◆ **Instructions for the task**: Go through each line of the records below and count those with the word "imported". Give only the count.

◆ **Information supplied**:
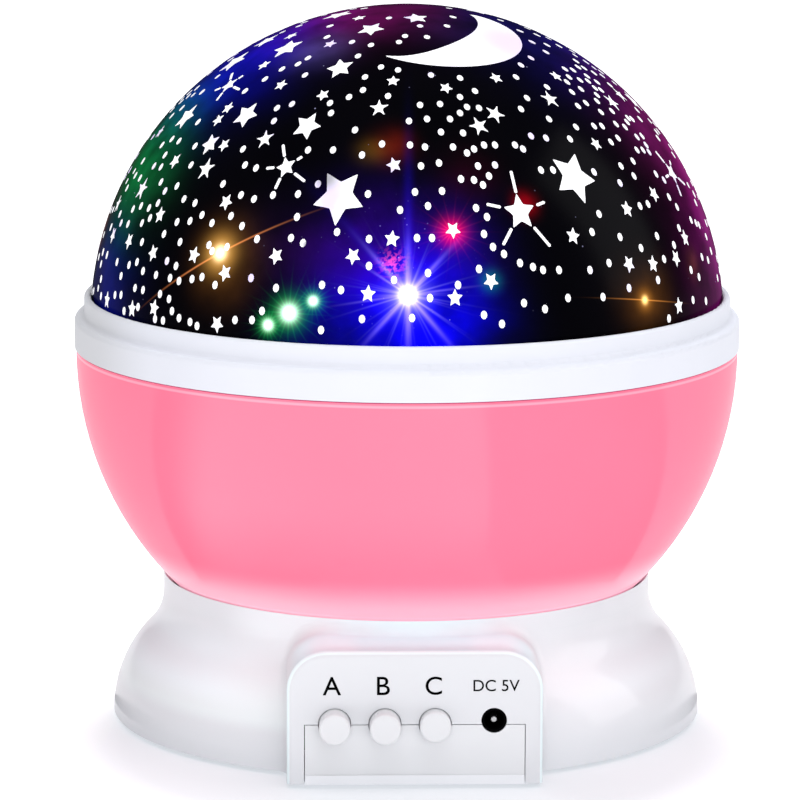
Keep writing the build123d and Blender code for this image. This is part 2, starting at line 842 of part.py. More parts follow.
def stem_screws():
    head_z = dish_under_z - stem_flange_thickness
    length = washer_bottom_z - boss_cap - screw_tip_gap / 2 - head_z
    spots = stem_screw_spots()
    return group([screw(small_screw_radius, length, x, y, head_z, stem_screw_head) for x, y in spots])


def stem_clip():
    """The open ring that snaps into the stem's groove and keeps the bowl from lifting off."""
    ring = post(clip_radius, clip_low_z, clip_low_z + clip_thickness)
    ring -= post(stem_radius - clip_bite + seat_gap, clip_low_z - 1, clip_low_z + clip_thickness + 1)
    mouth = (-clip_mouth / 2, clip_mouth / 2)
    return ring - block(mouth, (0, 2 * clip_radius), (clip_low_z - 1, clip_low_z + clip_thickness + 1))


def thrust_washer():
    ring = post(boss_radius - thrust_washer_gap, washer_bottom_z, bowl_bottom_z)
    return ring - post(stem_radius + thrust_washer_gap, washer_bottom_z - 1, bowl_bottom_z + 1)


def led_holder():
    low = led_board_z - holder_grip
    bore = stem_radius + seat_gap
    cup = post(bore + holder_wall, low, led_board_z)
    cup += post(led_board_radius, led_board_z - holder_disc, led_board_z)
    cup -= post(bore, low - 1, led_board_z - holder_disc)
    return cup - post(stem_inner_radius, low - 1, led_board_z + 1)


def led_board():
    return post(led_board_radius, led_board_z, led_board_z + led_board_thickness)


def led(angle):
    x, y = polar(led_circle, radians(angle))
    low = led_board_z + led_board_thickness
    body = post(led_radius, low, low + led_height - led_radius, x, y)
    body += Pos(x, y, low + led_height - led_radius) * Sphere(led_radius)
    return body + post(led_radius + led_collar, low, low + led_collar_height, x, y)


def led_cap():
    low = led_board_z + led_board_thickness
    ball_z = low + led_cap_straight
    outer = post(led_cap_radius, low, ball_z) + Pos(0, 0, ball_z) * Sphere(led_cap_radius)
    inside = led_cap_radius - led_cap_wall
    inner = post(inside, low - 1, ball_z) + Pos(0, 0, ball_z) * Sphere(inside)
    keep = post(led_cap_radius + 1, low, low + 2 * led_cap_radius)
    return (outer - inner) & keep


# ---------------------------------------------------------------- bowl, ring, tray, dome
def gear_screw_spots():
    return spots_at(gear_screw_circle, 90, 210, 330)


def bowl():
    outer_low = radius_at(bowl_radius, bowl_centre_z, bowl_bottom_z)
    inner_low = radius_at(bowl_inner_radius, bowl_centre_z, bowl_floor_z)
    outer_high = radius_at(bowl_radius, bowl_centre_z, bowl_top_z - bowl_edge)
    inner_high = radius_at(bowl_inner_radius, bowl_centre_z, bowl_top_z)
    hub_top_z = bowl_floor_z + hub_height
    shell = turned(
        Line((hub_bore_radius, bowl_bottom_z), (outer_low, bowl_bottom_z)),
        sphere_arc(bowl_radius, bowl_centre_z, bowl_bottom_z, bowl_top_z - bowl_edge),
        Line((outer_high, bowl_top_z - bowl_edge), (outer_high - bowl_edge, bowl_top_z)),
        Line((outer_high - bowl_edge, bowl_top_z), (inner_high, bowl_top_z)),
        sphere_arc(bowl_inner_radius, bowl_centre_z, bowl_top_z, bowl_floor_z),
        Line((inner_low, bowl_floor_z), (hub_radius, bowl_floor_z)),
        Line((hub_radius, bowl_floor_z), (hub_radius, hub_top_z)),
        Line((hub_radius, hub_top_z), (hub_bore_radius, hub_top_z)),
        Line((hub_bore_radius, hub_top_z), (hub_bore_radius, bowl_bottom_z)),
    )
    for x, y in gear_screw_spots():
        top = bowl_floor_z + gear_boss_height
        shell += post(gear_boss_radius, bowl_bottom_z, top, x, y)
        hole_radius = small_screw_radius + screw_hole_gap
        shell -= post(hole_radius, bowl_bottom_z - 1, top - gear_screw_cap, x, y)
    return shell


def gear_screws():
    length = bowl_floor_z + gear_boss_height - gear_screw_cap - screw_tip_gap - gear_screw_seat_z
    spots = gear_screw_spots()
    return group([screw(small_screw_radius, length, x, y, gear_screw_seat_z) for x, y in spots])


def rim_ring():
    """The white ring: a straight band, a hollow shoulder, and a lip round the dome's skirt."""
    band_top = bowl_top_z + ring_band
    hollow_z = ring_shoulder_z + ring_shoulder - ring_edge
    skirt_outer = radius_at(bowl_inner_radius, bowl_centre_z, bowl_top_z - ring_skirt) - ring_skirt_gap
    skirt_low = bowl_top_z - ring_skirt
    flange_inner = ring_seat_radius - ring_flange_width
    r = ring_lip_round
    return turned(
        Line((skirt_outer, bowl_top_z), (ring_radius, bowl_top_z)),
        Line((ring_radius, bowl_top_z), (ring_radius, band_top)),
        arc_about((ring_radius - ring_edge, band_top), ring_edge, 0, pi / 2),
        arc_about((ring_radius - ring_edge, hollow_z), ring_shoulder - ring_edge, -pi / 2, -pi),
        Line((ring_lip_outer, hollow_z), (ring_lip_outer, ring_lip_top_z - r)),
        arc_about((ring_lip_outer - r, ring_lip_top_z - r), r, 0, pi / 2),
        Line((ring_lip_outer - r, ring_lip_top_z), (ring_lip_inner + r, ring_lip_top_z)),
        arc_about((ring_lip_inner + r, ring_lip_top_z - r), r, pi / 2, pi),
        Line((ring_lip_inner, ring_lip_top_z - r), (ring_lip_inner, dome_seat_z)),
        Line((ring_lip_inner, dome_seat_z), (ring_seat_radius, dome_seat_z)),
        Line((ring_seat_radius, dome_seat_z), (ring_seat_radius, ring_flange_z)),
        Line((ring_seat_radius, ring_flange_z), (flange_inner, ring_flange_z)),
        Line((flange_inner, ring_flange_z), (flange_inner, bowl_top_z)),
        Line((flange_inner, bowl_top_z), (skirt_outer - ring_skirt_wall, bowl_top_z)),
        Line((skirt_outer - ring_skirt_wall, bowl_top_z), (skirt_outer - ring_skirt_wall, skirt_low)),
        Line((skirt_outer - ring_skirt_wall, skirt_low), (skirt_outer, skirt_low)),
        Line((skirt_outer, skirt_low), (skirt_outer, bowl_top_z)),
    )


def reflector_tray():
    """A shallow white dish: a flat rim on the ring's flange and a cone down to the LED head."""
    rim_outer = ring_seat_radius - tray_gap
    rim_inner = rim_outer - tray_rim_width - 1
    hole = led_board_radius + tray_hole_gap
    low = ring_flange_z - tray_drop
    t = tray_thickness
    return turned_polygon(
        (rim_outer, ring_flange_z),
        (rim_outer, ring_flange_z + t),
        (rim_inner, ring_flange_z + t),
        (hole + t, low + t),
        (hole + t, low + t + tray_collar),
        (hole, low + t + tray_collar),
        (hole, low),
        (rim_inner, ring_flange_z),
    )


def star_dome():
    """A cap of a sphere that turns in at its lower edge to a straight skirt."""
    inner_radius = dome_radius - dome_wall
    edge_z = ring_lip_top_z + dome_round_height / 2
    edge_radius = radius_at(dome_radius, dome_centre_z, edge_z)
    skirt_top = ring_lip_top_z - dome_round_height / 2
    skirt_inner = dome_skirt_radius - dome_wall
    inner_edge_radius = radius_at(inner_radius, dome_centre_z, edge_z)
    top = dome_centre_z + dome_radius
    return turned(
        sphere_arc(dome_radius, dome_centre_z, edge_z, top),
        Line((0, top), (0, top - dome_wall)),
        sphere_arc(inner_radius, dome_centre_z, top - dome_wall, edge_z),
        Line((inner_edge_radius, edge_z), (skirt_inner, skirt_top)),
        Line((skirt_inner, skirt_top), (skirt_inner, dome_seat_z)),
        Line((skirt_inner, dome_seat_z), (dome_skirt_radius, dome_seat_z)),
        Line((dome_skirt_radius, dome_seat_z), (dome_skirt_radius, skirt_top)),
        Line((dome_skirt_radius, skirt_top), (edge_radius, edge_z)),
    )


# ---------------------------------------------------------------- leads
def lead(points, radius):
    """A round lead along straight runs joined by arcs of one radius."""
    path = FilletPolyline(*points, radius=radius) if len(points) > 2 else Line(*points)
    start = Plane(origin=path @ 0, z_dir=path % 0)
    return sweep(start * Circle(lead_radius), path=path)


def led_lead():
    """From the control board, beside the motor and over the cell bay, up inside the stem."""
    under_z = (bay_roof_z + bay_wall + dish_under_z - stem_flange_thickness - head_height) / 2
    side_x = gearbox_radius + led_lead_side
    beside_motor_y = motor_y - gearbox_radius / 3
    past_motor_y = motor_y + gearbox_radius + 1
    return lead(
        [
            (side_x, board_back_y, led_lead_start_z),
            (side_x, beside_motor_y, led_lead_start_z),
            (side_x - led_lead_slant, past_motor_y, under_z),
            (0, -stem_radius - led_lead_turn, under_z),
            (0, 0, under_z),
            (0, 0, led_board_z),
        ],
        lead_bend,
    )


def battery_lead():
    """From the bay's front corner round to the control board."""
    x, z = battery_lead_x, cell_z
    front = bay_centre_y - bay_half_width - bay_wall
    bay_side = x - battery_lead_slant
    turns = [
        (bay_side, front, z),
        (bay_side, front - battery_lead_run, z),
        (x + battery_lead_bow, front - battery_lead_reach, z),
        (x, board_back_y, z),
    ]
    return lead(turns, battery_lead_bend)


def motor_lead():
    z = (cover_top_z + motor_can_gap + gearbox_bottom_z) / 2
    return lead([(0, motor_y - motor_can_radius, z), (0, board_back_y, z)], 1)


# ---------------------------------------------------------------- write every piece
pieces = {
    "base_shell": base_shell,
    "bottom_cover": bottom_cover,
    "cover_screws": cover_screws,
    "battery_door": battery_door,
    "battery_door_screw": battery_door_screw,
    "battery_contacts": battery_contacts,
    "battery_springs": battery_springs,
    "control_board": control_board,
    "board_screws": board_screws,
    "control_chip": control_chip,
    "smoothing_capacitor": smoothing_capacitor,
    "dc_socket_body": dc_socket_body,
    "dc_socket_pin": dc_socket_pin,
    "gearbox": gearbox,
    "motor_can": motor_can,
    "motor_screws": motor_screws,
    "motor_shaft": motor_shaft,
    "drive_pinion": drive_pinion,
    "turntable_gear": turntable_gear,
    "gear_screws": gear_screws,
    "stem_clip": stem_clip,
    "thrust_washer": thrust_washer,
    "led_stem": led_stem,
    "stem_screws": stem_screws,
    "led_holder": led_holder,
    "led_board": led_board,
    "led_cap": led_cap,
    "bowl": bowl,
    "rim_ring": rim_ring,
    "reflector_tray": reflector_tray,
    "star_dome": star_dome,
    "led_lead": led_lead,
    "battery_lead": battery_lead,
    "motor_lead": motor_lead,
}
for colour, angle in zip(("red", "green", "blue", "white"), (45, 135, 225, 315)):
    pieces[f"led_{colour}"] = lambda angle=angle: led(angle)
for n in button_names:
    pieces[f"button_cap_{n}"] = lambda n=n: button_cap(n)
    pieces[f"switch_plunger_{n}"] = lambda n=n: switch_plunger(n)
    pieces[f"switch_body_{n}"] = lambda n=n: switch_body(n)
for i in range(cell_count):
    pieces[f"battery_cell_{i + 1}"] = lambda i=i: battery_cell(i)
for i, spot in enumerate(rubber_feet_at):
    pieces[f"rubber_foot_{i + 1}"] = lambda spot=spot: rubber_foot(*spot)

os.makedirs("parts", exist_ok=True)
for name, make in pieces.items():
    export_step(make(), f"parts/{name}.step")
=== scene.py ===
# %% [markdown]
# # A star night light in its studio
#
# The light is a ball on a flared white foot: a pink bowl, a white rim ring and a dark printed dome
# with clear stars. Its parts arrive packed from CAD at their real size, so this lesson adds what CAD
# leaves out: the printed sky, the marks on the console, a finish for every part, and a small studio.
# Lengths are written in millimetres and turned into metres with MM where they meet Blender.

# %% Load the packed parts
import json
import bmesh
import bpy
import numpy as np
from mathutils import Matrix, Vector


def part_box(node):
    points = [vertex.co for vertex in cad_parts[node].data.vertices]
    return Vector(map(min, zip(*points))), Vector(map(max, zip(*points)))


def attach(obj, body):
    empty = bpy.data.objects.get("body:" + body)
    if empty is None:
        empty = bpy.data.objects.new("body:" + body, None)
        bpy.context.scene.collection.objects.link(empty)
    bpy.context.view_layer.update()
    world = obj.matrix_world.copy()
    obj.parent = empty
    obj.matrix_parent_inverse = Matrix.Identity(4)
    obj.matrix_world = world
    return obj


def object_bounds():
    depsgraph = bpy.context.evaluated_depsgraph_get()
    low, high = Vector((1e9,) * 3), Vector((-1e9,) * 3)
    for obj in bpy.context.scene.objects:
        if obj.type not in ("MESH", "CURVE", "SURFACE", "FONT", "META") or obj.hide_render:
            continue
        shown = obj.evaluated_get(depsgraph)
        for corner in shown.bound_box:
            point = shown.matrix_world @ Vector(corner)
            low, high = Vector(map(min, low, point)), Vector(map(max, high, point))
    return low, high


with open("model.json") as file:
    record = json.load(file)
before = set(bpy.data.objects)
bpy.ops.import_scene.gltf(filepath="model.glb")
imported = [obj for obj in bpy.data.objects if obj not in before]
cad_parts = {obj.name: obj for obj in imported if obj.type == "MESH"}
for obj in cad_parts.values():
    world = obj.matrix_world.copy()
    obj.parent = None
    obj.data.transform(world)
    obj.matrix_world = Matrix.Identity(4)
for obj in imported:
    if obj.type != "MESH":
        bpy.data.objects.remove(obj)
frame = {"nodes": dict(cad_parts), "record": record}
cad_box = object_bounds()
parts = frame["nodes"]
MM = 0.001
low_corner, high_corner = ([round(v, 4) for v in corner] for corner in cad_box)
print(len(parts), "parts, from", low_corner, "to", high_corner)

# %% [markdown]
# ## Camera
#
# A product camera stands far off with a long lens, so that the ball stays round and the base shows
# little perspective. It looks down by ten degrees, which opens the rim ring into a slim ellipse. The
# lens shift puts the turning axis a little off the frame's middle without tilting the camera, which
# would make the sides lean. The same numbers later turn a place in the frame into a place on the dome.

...

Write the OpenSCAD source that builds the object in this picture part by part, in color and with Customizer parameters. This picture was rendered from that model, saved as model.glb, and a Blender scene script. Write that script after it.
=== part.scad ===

* * *

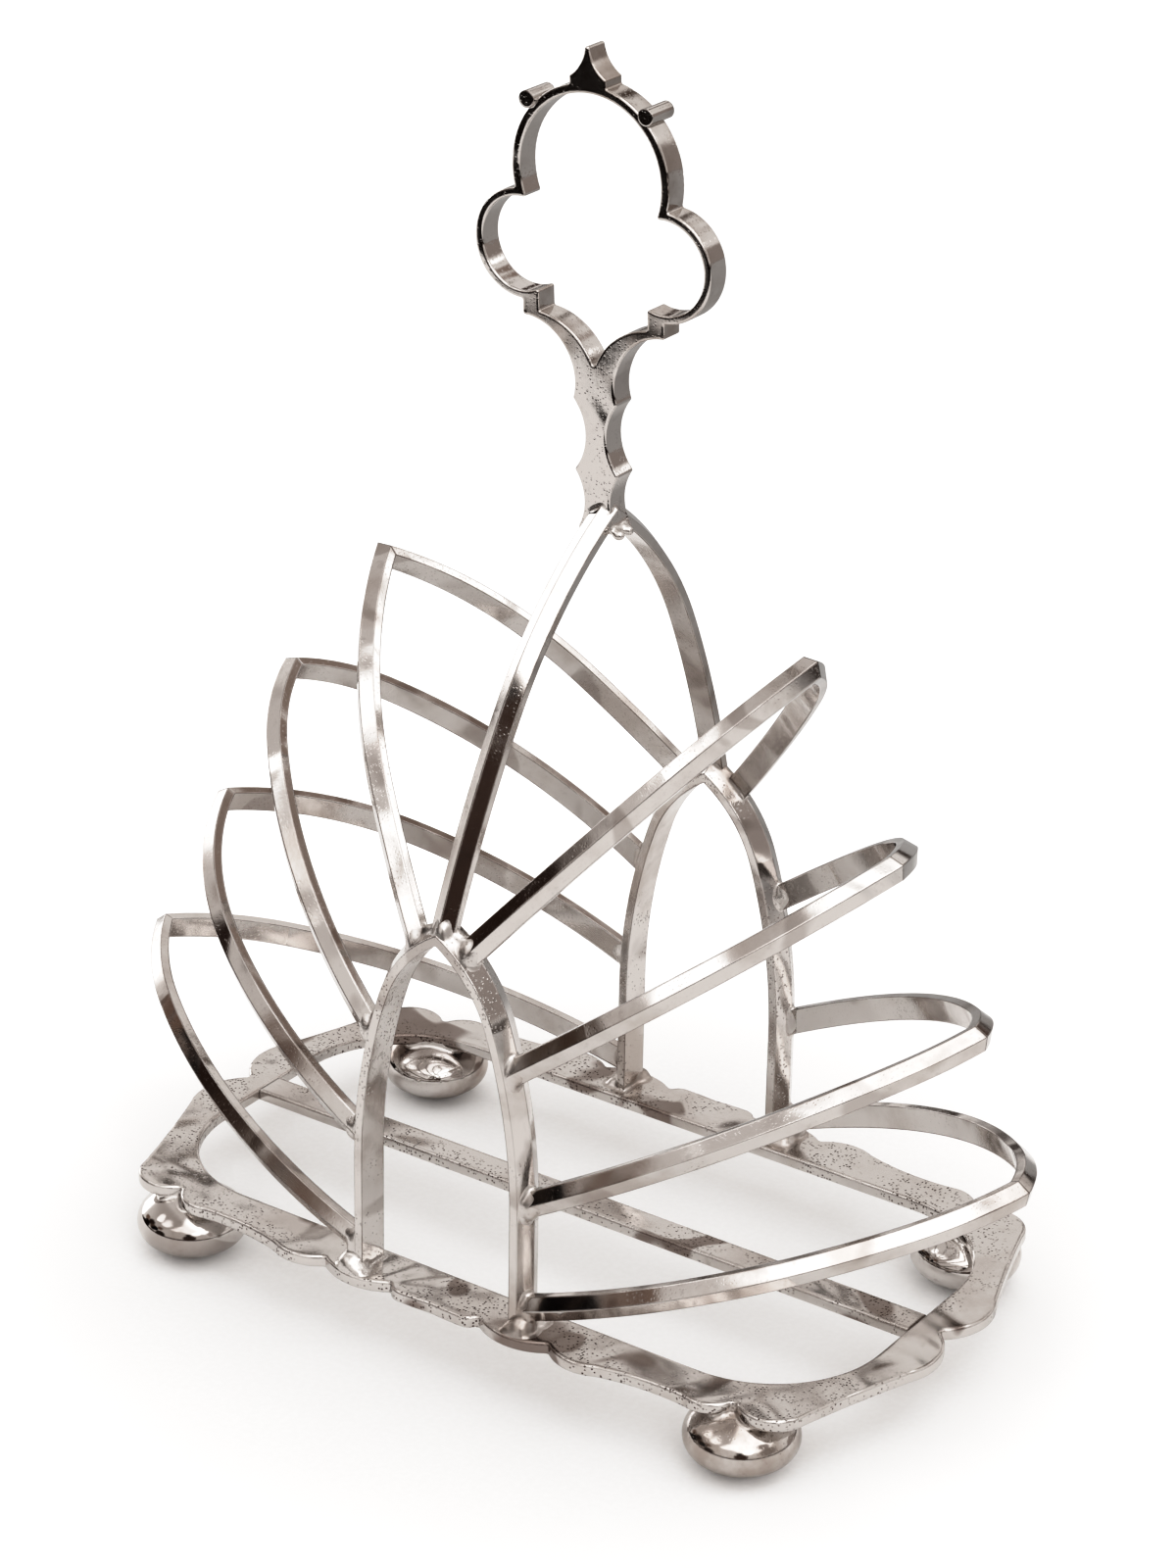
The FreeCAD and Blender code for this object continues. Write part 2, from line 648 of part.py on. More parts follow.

◆ **Written answer**: 3